Riverland has since moved to using several measures to assess college readiness. Some college-level courses start weeks after developmental classes, allowing students to switch at the faculty's recommendation. Anderson says all campuses are on track to meet the Legislature's 2020 overhaul deadline.

The U's Twin Cities campus phased out remedial courses over the past decade as its admissions bar rose. Arendale, the retired U professor, says promising students who are underprepared are expected to go to a Minnesota State institution and transfer when ready. But, he says, those transitions are not seamless, slowing students pursuing degrees.

Vice Provost Robert McMaster counters that the U has given much thought in recent years to expanding access. He points to the President's Emerging Scholars Program, which draws diverse students and offers them a summer bridge experience, peer mentoring and other support.

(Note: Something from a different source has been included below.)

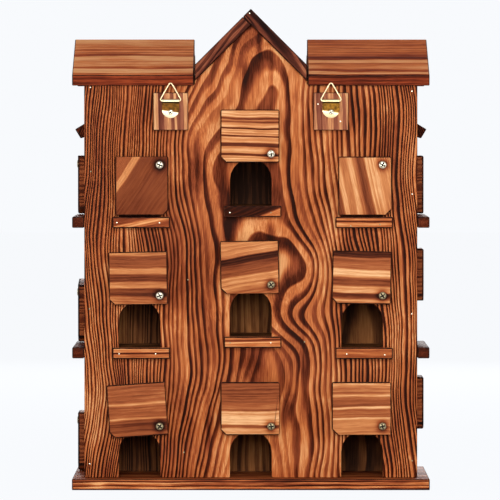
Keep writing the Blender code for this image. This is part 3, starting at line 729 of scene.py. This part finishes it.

Some private colleges are also working to draw students who might fall just shy of admissions requirements. Hamline University in St. Paul credits such efforts with its record undergraduate enrollment and a surge in diversity. For instance, about 20 freshmen attend a free summer program to brush up on academic and campus life skills. A new program it introduced last fall offers students guaranteed admission after a year or two on a community college campus.

"Students who in the past would have been turned away are now considered prized students" said Mai Nhia Xiong-Chan, Hamline's vice president for enrollment management.

In the Minnesota State system, leaders are looking into extending the Summer Scholars program — and growing it beyond the metro.

On Timmons' last day in the program, Lawrence-Porter, his adviser, cautioned him that once its structure and camaraderie fade, he would be in for an adjustment.

"It takes about a year to get used to doing college," she said.